Implementing reading strategy programs and their effects on teachers’ instruction and students’ comprehension in secondary schools

Implementing reading strategy programs and their effects on teachers’ instruction and students’ comprehension in secondary schools

First Author: Joerg Jost -- University of Cologne
Additional authors/chairs: 
Anke Schmitz; Fabiana Karstens; Elmar Souvignier
Keywords: Self-regulation, Strategy Instruction, reading strategies, Reading development, teacher observation and evaluation
Abstract / Summary: 

Purpose
In secondary school it is important to foster higher order reading skills by instructing cognitive and metacognitive strategies, and self-regulation techniques (Hattie 2009).
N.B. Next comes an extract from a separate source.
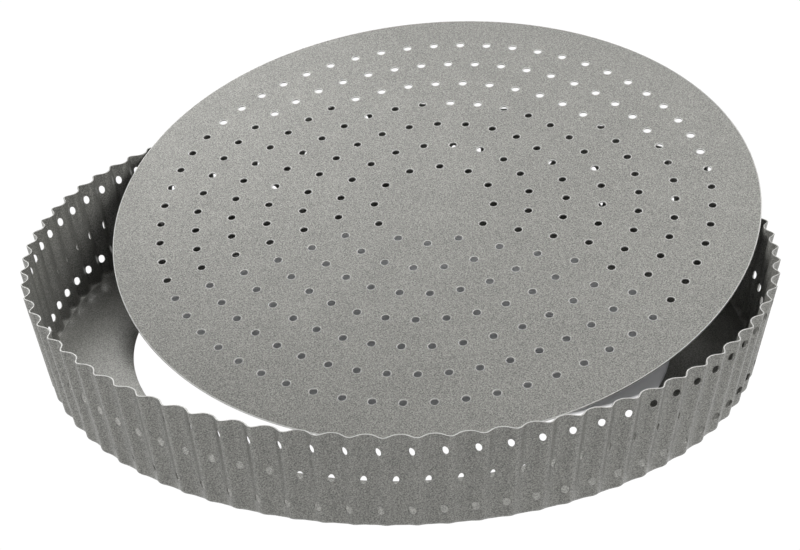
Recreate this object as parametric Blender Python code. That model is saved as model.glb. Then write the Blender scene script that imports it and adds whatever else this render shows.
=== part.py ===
"""Loose-bottom fluted tart pan with punched holes, its base leaning in its ring.

Two pressed steel sheets: a fluted ring whose wall turns in to a flat ledge round a large
opening, and a round perforated base that lifts out. The base stands with its front edge
on the table inside the ledge's opening, and its underside rests on the rim at two points.
"""

import math

import bpy
import bmesh
from mathutils import Matrix, Vector
from mathutils.geometry import delaunay_2d_cdt

# ---- Driving dimensions: metres, and degrees where the name says so ----

SHEET = 0.0006                 # thickness of both sheets
WALL_HEIGHT = 0.0418           # table to rim
FLUTES = 80
COLUMNS_PER_FLUTE = 6
FOOT_RADIUS = 0.1407           # mean radius of the wall sheet's middle, at the table
RIM_RADIUS = 0.1485            # the same, at the rim
FOOT_FLUTE = 0.0016            # depth of a flute from crease to crest, at the table
RIM_FLUTE = 0.0027             # the same, at the rim
CREST_DEG = 1.8                # direction of one flute's crest, from +X
OPENING_RADIUS = 0.1083
OPENING_OFFSET_X = 0.0008      # the opening's centre from the ring's axis
OPENING_OFFSET_Y = -0.0024
OPENING_SIDES = 120

WALL_HOLE_RADIUS = 0.0019
WALL_HOLE_BEFORE_CREST_DEG = 0.7
LOWER_HOLES_Z = 0.0081
MIDDLE_HOLES_Z = 0.0215
UPPER_HOLES_Z = 0.0350

BASE_RADIUS = 0.1349
BASE_SIDES = 120
BASE_CROWN_ALONG = 0.0034      # fall of the base's edge below its centre, along its own Y
BASE_CROWN_ACROSS = 0.0011     # the same, along its own X
BASE_HOLE_RADIUS = 0.0016
BASE_HOLE_SIDES = 6
HOLE_RINGS = 7
FIRST_HOLE_RING_RADIUS = 0.025
HOLE_RING_PITCH = 0.015
FIRST_HOLE_RING_COUNT = 12
HOLE_RING_COUNT_STEP = 8
HOLE_RING_START = 0.34         # first hole of the inmost ring, as a share of its hole spacing
HOLE_RING_TURN = 0.108         # each ring starts this much of a spacing earlier than the last

LEAN_DEG = 15.3                # the base's slope, rising towards +Y
LEAN_OFFSET_Y = 0.0464         # base's centre from the ring's axis

COATING = (0.30, 0.30, 0.285, 1.0)
COATING_ROUGHNESS = 0.45
COATING_METALLIC = 0.6
SHARP_EDGE_DEG = 50.0


def clear_scene():
    for old in list(bpy.data.objects):
        bpy.data.objects.remove(old, do_unlink=True)


def coating_material(name):
    material = bpy.data.materials.new(name)
    material.use_nodes = True
    shader = material.node_tree.nodes["Principled BSDF"]
    shader.inputs["Base Color"].default_value = COATING
    shader.inputs["Roughness"].default_value = COATING_ROUGHNESS
    shader.inputs["Metallic"].default_value = COATING_METALLIC
    return material


def mesh_object(name, bm, material_name):
    mesh = bpy.data.meshes.new(name)
    bm.to_mesh(mesh)
    bm.free()
    mesh.shade_smooth()
    mesh.set_sharp_from_angle(angle=math.radians(SHARP_EDGE_DEG))
    mesh.materials.append(coating_material(material_name))
    obj = bpy.data.objects.new(name, mesh)
    bpy.context.scene.collection.objects.link(obj)
    return obj


# ---- Fluted ring ----

COLUMNS = FLUTES * COLUMNS_PER_FLUTE
COLUMN_STEP = math.tau / COLUMNS
CREST = math.radians(CREST_DEG)
FIRST_COLUMN = CREST - math.radians(WALL_HOLE_BEFORE_CREST_DEG)
MIDDLE_HOLE_COLUMN = COLUMNS_PER_FLUTE // 2


def wall_radius(angle, z):
    rise = z / WALL_HEIGHT
    mean = FOOT_RADIUS + (RIM_RADIUS - FOOT_RADIUS) * rise
    half_depth = (FOOT_FLUTE + (RIM_FLUTE - FOOT_FLUTE) * rise) / 2
    return mean + half_depth * math.cos(FLUTES * (angle - CREST))


def wall_slope(angle, z):
    """How fast the radius changes with the angle."""
    half_depth = (FOOT_FLUTE + (RIM_FLUTE - FOOT_FLUTE) * z / WALL_HEIGHT) / 2
    return -half_depth * FLUTES * math.sin(FLUTES * (angle - CREST))


def wall_point(column, z, side):
    """A point on the wall's outer skin (side 1) or inner skin (side -1)."""
    angle = FIRST_COLUMN + column * COLUMN_STEP
    radius = wall_radius(angle, z)
    outward = Vector((math.cos(angle), math.sin(angle), 0.0))
    along = Vector((-math.sin(angle), math.cos(angle), 0.0))
    normal = (outward * radius - along * wall_slope(angle, z)).normalized()
    return outward * radius + normal * (side * SHEET / 2) + Vector((0.0, 0.0, z))


def column_heights(column, foot_z):
    """Heights of a column's points: its foot, the edges of its holes, and the rim."""
    place = column % COLUMNS_PER_FLUTE
    from_hole = min(place, COLUMNS_PER_FLUTE - place)
    if from_hole <= 1:
        centres = (LOWER_HOLES_Z, UPPER_HOLES_Z)
        reach = WALL_HOLE_RADIUS / (1 + from_hole)
    else:
        centres = (MIDDLE_HOLES_Z,)
        reach = WALL_HOLE_RADIUS / (1 + MIDDLE_HOLE_COLUMN - from_hole)
    edges = [centre + way * reach for centre in centres for way in (-1, 1)]
    return [foot_z] + edges + [WALL_HEIGHT]


def zip_columns(bm, left, right):
    """Fills between two columns of vertices, both listed from the bottom up."""
    i = 0
    j = 0
    while i + 1 < len(left) or j + 1 < len(right):
        can_left = i + 1 < len(left)
        can_right = j + 1 < len(right)
        if can_left and (not can_right or left[i + 1].co.z <= right[j + 1].co.z):
            bm.faces.new((left[i], right[j], left[i + 1]))
            i += 1
        else:
            bm.faces.new((left[i], right[j], right[j + 1]))
            j += 1


def wall_skin(bm, side):
    """One skin of the wall, as columns of vertices with the holes left open."""
    foot_z = 0.0 if side > 0 else SHEET
    columns = [
        [bm.verts.new(wall_point(column, z, side)) for z in column_heights(column, foot_z)]
        for column in range(COLUMNS)
    ]
    for column in range(COLUMNS):
        pair = [columns[column], columns[(column + 1) % COLUMNS]]
        if side < 0:
            pair.reverse()
        left, right = pair
        if len(left) != len(right):
            zip_columns(bm, left, right)
            continue
        for k in range(0, len(left), 2):
            zip_columns(bm, left[k:k + 2], right[k:k + 2])
    return columns


def wall_hole_sides(bm, outer, inner):
    """The cut edge of every punched hole, from the outer skin to the inner one."""
    for column in range(0, COLUMNS, MIDDLE_HOLE_COLUMN):
        for k in range(1, len(outer[column]) - 2, 2):
            before = (column - 1) % COLUMNS
            after = (column + 1) % COLUMNS
            loop = [(before, k), (column, k), (after, k)]
            loop += [(after, k + 1), (column, k + 1), (before, k + 1)]
            for (ca, ka), (cb, kb) in zip(loop, loop[1:] + loop[:1]):
                bm.faces.new((outer[ca][ka], outer[cb][kb], inner[cb][kb], inner[ca][ka]))


def ledge_skin(bm, wall_foot, z, facing_up):
    """A flat skin from the wall's foot in to the opening; returns the opening's vertices."""
    opening = []
    for k in range(OPENING_SIDES):
        angle = FIRST_COLUMN + k * math.tau / OPENING_SIDES
        x = OPENING_OFFSET_X + OPENING_RADIUS * math.cos(angle)
        y = OPENING_OFFSET_Y + OPENING_RADIUS * math.sin(angle)
        opening.append(bm.verts.new((x, y, z)))
    per_side = COLUMNS // OPENING_SIDES
    for k in range(OPENING_SIDES):
        near = opening[k]
        far = opening[(k + 1) % OPENING_SIDES]
        foot = [wall_foot[(k * per_side + m) % COLUMNS] for m in range(per_side + 1)]
        half = per_side // 2
        faces = [(foot[m], foot[m + 1], near if m < half else far) for m in range(per_side)]
        faces.append((near, foot[half], far))
        for face in faces:
            bm.faces.new(face if facing_up else tuple(reversed(face)))
    return opening


def join_loops(bm, outer_loop, inner_loop):
    """Quads from one closed loop to another; they face up when the first loop is the outer."""
    count = len(outer_loop)
    for k in range(count):
        after = (k + 1) % count
        bm.faces.new((outer_loop[k], outer_loop[after], inner_loop[after], inner_loop[k]))


def make_ring():
    bm = bmesh.new()
    outer = wall_skin(bm, 1)
    inner = wall_skin(bm, -1)
    wall_hole_sides(bm, outer, inner)
    join_loops(bm, [column[-1] for column in outer], [column[-1] for column in inner])
    under = ledge_skin(bm, [column[0] for column in outer], 0.0, False)
    top = ledge_skin(bm, [column[0] for column in inner], SHEET, True)
    join_loops(bm, top, under)
    return mesh_object("fluted_ring", bm, "ring_coating")


# ---- Perforated base ----


def hole_centres():
    for ring in range(HOLE_RINGS):
        radius = FIRST_HOLE_RING_RADIUS + ring * HOLE_RING_PITCH
        count = FIRST_HOLE_RING_COUNT + ring * HOLE_RING_COUNT_STEP
        start = HOLE_RING_START - ring * HOLE_RING_TURN
        for k in range(count):
            angle = (start + k) * math.tau / count
            yield radius * math.cos(angle), radius * math.sin(angle), angle


def base_outline():
    """The base seen from above: points, and closed loops of point numbers, outline first."""
    points = []
    loops = []

    def add_loop(x, y, radius, sides, turn):
        first = len(points)
        for k in range(sides):
            angle = turn + k * math.tau / sides
            points.append(Vector((x + radius * math.cos(angle), y + radius * math.sin(angle))))
        loops.append(list(range(first, first + sides)))

    add_loop(0.0, 0.0, BASE_RADIUS, BASE_SIDES, 0.0)
    for x, y, angle in hole_centres():
        add_loop(x, y, BASE_HOLE_RADIUS, BASE_HOLE_SIDES, angle)
    return points, loops


def crown(point):
    along = point.y / BASE_RADIUS
    across = point.x / BASE_RADIUS
    return -BASE_CROWN_ALONG * along ** 2 - BASE_CROWN_ACROSS * across ** 2


def make_base():
    points, loops = base_outline()
    loop_of = {number: k for k, loop in enumerate(loops) for number in loop}
    edges = [pair for loop in loops for pair in zip(loop, loop[1:] + loop[:1])]
    placed, _, faces, origins, _, _ = delaunay_2d_cdt(points, edges, [], 1, 1e-7)
    number_of = [origin[0] for origin in origins]

    bm = bmesh.new()
    top = {}
    under = {}
    for point, number in zip(placed, number_of):
        z = crown(point)
        top[number] = bm.verts.new((point.x, point.y, z))
        under[number] = bm.verts.new((point.x, point.y, z - SHEET))
    for face in faces:
        numbers = [number_of[k] for k in face]
        owners = {loop_of[number] for number in numbers}
        if len(owners) == 1 and owners != {0}:
            continue                       # this face would close a hole
        bm.faces.new([top[number] for number in numbers])
        bm.faces.new([under[number] for number in reversed(numbers)])
    for loop in loops:
        for a, b in zip(loop, loop[1:] + loop[:1]):
            bm.faces.new((top[a], top[b], under[b], under[a]))
    bmesh.ops.recalc_face_normals(bm, faces=bm.faces)
    return mesh_object("perforated_base", bm, "base_coating")


# ---- Assembly ----


def world_points(obj):
    return [obj.matrix_world @ vertex.co for vertex in obj.data.vertices]


def lean_base(base):
    """Tilts the base and stands its lowest edge on the table."""
    base.matrix_world = Matrix.Rotation(math.radians(LEAN_DEG), 4, "X")
    lowest = min(point.z for point in world_points(base))
    base.matrix_world = Matrix.Translation((0.0, LEAN_OFFSET_Y, -lowest)) @ base.matrix_world


def centre_footprint(objects):
    """Moves the pan so that the origin is the middle of its footprint, on the table."""
    points = [point for obj in objects for point in world_points(obj)]
    middle_x = (min(p.x for p in points) + max(p.x for p in points)) / 2
    middle_y = (min(p.y for p in points) + max(p.y for p in points)) / 2
    shift = Matrix.Translation((-middle_x, -middle_y, 0.0))
    for obj in objects:
        obj.matrix_world = shift @ obj.matrix_world


def main():
    clear_scene()
    ring = make_ring()
    base = make_base()
    lean_base(base)
    centre_footprint([ring, base])


main()
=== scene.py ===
"""Looks of the loose-bottom fluted tart pan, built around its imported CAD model.

Both CAD sheets are replaced by finely meshed ones. The ring has oval punched holes, a curved foot
and rounded cut edges. The base has round holes and a slight crown.
"""

import math

import bpy
import numpy as np
from mathutils import Matrix, Vector
from mathutils.geometry import delaunay_2d_cdt


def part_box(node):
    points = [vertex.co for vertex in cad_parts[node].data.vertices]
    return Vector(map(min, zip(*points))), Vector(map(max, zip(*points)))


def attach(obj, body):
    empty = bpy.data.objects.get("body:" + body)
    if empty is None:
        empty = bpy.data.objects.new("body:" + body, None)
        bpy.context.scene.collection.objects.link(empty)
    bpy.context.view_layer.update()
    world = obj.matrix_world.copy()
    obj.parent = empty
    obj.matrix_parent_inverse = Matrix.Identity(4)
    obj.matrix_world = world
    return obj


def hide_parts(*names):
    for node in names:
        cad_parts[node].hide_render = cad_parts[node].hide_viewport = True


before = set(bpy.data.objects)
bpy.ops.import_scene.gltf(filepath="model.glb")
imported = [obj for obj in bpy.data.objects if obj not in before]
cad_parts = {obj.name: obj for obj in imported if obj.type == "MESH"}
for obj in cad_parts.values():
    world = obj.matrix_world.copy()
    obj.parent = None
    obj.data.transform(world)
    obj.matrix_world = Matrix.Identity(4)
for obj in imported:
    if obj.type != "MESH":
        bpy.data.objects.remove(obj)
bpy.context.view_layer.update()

# ---- Sizes, in metres, and degrees where the name says so ----

SHEET = 0.0006                 # thickness of both sheets
CUT_ROUNDING = 0.00012         # how far a cut edge is rounded off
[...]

Unfortunately, teachers seldom instruct self-regulated reading (Magnusson et al. 2018). To find an answer for this, it is necessary to identify conditions for implementing reading strategy programs and measure effects on students’ competencies.
Methods
The implementation of two reading strategy programs in 5th grade is analyzed by classroom observations (N = 42) and teacher-surveys (N = 135). The scales are based on the strategy taxonomy of Weinstein and Mayer (1986) and on principles of effective strategy instruction (Duke & Pearson 2002). The programs differ regarding their complexity (single tool vs. complex material) and implementation strategy (bottom-up by teachers vs. top-down by educational administration). The effects on students’ (N = 954 from 53 classrooms) reading fluency and comprehension is assessed in contrast to a control condition by three measurement points with standardized tests.
Results
Classroom observations reveal a low level and a small variance in the instruction of different cognitive strategies, only few metacognitive activities and an implicit way of strategy instruction irrespective of the type of reading-strategy program. In contrast, teachers’ self-perception is more positive especially when handling the complex program. Latent growth curve models show that students’ competencies developed comparably and gained progress in reading fluency only.
Conclusion
The results are discussed against the background of implementing and training reading strategies at school, and the indirect impact of reading strategy programs on reading fluency.